Blood Trial
by Kelly St. Clare

[Vampire Towers 1]

Goodreads | Amazon

The dice are rolled at midnight.

As the twenty-one-year-old heiress to the Le Spyre fortune, my life should consist of strawberry mojitos and golf carts. Right?

But I’m determined to forge my own path.

Desperate to escape the meaningless games of the rich, I flee my family’s estate.

Secret alias—check.
Place to sleep—uh, kind of?
Job—crap!

I’ve bitten off more than I can chew, but that’s the least of my worries.

My city is a giant board game. The players are supernatural— freakin’ vampires—including an overbearing crown prince whose unwanted attention could spell my demise.

Now, I must play their deadly game, or my grandmother and best friend will pay the ultimate price.

⭐⭐⭐

The blurb should’ve ended a sentence sooner, as it confounded me through most of the story.

Basi/Basil/Basilia was an interesting character for the most part, if a bit naïve and vain at times. (YSIS, indeed.) I never quite grew to like her, though, as she swung from confident and compassionate to bratty quite often. She had her moments, but overall I found her not very engaging.

Kyros was… much of the same, without the compassion and with an extra-large helping of domineering asshole. The über-alpha, chest-beating, I-am-man-hear-me-roar (literally) archetype has never been my favorite, and he was definitely all that and more. The fact that he spent most of the story tripping on the thrall didn’t help; his moments as a rational man–sorry, a rational Vissimo–were few and far between.

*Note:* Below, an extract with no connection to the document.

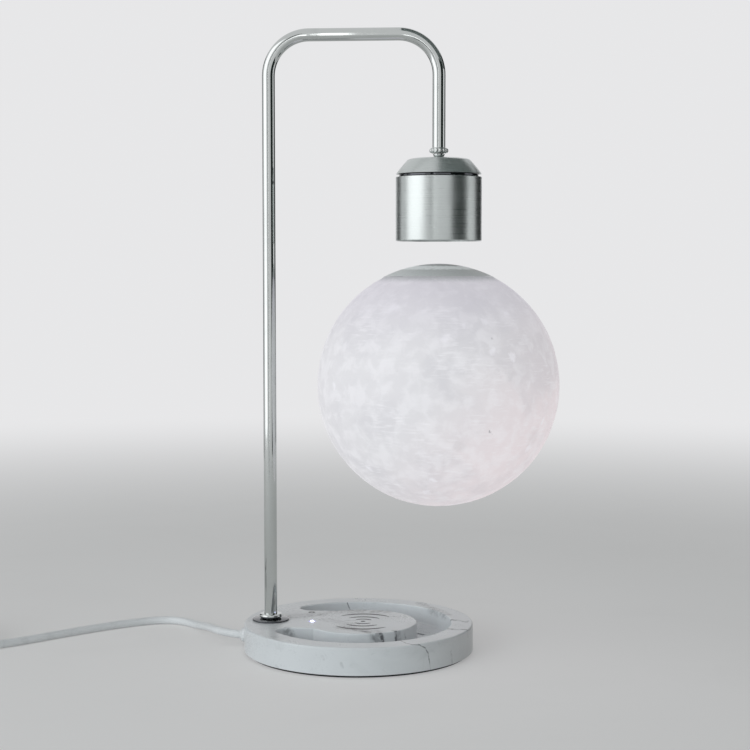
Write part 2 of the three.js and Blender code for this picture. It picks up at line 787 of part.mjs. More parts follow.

Perhaps that’s why I never really got a sense of tension between Basi and Kyros. Sure, there were literal ripping-each-other’s-clothes-off moments, but it never seem to progress past mindless lust. I never got the impression that they actually liked each other; in fact, Basi spent most, if not all, of her time telling him to stay away from her or plotting to get away from him. There were no hallmarks of a healthy relationship, which… OK, this is a vampire (sorry, Vissimo) romance so I’m probably expecting too much there, but could they at least occasionally look at each other fondly?

The secondary characters ranged from awesome to annoying. I adored Laurel and, for the most part, Angelica. The royal siblings tended toward irksome meddling, and I never really got a sense of deep friendship between Basi and Tommy so I had no particular investment there. I wish the other Indebted had had more screen time, because I found their characterization and situation much more compelling than the mostly-immature royals.

The story was… um. Honestly, it felt like nothing happened for large chunks of it. The same situations came up repeatedly and never really played out differently; a lot of it felt like page fillers, and there were a lot of pages to fill. By the time the climax came about, it couldn’t offset the lackadaisical pace of the rest of the story, so I really had no sense of tension from it.

I spent most of the story waiting for the last line of the blurb to come into play, but it never really did–outside of Basi’s head. There was never a direct threat to Tommy or Basi’s grandmother, yet she guarded their identities like a mama bear would her cubs. A slip here or there would’ve added to the tension, but the only time it really came up was a chance encounter with no meaning to anyone but Basi. Her angst over it just seemed overblown–especially before everything happened with Rhys.

Despite my complaints and outright dislike for some components (Kyros), I find myself intrigued enough to pick up the second book in the series. I want to see how the Indebted plotline plays out, and how the end of the story and Basi’s new position feeds into Ingenium.

tl;dr Incompatible characters and a lagging plot weren’t enough to turn me off entirely, thanks to an interesting subplot and a couple of shining moments.